HOUSTON - The scheduled Texas execution - just two weeks away, on Aug. 1 - of convicted murderer Marcus Druery is unconstitutional because he is mentally incompetent. That is according to attorneys who have asked a state district court to delay his death. While delay requests are common in capital punishment cases, concern over Druery's sanity by his former lawyers and prison officials prompted Judge J.D. Langley to appoint expert counsel to request a competency hearing.

Texas Defender Service Kate Black filed the motion. She cites the findings of a psychologist who examined Druery in May.

"His delusional ideas so pervade his understanding of his case that he no longer understands that it was him who committed the crime, and that he's the one who has to suffer the punishment."

While the state has acknowledged that Druery suffers from delusions, schizophrenia, "thought broadcasting" and auditory hallucinations, Department of Criminal Justice officials have yet to respond to the question of whether his medical condition meets the legal definition of insanity.

The U.S. Supreme Court ruled in 1986 that executing the insane violates the Eighth Amendment ban on cruel and unusual punishment. The high court later expanded that ruling, saying that some justifications for the death penalty - such as retribution for victims' families - are not valid when criminals cannot comprehend them.

Black says as long as Texas has a death penalty, it should be administered constitutionally.

"When you have an individual who is so psychotic that he no longer has an understanding of what it is he's being punished for, that lacks the purpose for which the death penalty was created."

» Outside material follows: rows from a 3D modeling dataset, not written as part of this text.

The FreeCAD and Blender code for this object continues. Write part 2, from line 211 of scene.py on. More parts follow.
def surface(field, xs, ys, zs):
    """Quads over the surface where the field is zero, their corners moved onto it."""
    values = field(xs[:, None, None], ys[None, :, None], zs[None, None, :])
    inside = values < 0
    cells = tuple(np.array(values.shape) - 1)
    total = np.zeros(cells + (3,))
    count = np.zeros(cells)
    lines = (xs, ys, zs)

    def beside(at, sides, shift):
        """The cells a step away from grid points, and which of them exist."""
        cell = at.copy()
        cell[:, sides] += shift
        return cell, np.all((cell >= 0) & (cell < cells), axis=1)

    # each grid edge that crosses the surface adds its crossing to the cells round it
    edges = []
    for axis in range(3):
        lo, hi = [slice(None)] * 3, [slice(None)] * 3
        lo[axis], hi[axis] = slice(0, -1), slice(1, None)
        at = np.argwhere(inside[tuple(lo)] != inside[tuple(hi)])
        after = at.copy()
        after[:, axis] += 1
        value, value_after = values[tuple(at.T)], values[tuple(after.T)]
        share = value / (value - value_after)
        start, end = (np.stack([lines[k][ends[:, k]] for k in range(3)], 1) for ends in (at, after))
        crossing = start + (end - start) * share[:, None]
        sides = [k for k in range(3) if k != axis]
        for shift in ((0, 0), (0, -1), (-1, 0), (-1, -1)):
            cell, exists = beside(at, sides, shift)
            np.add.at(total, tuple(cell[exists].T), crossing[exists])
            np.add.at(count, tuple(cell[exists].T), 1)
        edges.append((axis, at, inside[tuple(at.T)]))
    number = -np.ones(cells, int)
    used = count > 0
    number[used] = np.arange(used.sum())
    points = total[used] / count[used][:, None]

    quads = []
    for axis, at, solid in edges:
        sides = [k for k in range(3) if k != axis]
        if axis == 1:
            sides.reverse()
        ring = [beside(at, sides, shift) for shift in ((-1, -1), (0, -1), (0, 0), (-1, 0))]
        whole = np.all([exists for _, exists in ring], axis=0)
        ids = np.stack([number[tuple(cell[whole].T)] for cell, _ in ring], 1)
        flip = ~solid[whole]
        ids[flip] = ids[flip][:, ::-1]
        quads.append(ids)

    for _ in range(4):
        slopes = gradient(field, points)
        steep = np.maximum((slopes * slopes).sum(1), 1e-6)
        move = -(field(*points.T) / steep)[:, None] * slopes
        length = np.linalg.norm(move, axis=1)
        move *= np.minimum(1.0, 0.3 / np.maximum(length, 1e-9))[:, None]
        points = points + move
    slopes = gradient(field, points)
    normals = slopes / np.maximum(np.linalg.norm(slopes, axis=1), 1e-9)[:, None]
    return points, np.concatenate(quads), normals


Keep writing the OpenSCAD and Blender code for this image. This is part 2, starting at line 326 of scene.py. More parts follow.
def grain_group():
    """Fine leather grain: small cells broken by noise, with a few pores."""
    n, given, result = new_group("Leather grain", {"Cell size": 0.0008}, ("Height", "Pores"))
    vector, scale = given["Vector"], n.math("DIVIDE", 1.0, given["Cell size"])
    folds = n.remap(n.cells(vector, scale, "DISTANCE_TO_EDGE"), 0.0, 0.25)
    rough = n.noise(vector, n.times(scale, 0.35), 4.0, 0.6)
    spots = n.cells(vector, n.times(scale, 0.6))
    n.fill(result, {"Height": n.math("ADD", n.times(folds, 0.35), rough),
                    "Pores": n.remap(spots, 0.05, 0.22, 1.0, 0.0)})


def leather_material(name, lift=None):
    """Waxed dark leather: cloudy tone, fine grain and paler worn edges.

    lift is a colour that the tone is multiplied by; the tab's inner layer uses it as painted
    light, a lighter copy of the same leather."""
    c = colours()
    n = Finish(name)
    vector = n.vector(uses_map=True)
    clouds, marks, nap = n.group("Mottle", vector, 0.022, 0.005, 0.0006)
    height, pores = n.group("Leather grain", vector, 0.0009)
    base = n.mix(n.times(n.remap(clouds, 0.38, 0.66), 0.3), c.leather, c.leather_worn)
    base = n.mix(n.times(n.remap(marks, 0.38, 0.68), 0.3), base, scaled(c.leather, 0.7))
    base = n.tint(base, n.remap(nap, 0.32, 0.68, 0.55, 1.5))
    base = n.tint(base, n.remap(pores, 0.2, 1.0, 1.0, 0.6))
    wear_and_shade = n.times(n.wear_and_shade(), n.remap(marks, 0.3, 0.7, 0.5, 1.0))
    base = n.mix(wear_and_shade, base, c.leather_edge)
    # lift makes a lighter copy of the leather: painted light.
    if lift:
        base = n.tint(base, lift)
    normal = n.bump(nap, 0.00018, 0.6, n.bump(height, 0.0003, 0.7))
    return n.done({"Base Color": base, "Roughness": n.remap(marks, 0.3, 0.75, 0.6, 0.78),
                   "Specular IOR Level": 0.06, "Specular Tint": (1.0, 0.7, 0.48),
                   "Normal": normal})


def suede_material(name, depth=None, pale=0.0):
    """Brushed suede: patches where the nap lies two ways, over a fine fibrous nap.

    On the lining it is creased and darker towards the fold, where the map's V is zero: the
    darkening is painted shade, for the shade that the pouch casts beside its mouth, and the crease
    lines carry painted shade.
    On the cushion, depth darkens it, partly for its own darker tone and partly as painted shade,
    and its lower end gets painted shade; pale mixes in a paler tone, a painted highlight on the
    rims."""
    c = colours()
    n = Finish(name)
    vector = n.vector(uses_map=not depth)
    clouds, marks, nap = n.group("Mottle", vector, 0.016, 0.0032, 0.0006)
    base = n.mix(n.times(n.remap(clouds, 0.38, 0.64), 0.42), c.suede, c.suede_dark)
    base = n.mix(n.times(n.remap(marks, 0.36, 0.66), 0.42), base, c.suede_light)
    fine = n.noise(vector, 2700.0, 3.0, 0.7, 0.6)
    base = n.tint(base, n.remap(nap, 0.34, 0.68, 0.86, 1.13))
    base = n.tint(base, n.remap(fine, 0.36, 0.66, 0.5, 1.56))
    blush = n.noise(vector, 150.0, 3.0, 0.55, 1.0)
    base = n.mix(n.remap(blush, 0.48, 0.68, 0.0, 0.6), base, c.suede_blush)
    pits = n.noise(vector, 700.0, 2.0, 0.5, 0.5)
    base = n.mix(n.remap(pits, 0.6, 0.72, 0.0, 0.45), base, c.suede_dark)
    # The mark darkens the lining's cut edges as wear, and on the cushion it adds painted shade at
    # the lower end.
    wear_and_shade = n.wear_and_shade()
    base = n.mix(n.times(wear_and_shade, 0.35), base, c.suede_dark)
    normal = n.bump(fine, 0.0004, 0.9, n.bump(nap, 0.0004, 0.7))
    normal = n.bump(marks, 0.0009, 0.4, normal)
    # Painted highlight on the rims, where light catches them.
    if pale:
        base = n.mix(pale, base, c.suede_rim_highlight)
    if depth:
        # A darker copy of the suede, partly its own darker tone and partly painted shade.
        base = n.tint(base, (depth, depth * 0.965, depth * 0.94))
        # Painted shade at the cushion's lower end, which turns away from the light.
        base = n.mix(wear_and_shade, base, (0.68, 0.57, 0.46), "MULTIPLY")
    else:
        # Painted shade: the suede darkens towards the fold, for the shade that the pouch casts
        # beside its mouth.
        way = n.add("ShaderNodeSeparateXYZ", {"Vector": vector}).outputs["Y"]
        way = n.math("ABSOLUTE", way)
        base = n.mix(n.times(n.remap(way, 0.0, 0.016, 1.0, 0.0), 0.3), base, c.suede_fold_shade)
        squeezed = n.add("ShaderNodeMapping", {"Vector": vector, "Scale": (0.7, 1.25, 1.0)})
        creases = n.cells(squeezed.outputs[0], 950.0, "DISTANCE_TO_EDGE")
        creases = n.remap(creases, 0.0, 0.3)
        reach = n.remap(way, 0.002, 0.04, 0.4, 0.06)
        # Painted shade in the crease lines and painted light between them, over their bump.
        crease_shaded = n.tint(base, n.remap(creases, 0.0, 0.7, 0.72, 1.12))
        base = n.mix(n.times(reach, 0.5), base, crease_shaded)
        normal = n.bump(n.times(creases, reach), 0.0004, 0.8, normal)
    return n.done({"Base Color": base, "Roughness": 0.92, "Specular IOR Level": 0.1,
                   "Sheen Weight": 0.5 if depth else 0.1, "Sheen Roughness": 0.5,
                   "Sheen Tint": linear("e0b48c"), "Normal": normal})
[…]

She says this is not the only time Texas prosecutors have sought the death penalty against the mentally incompetent, although she thinks the Druery case is especially egregious.

"The state's own experts have diagnosed him as having paranoid and disorganized schizophrenia. He's been housed in the psychiatric unit. So, they're well aware of his irrationality, and yet have still sought an execution date in this case."

A preliminary hearing on July 24 will determine whether the court will allow a full competency investigation to proceed. Attorneys say they will file a similar motion in federal court if the state court rejects their request.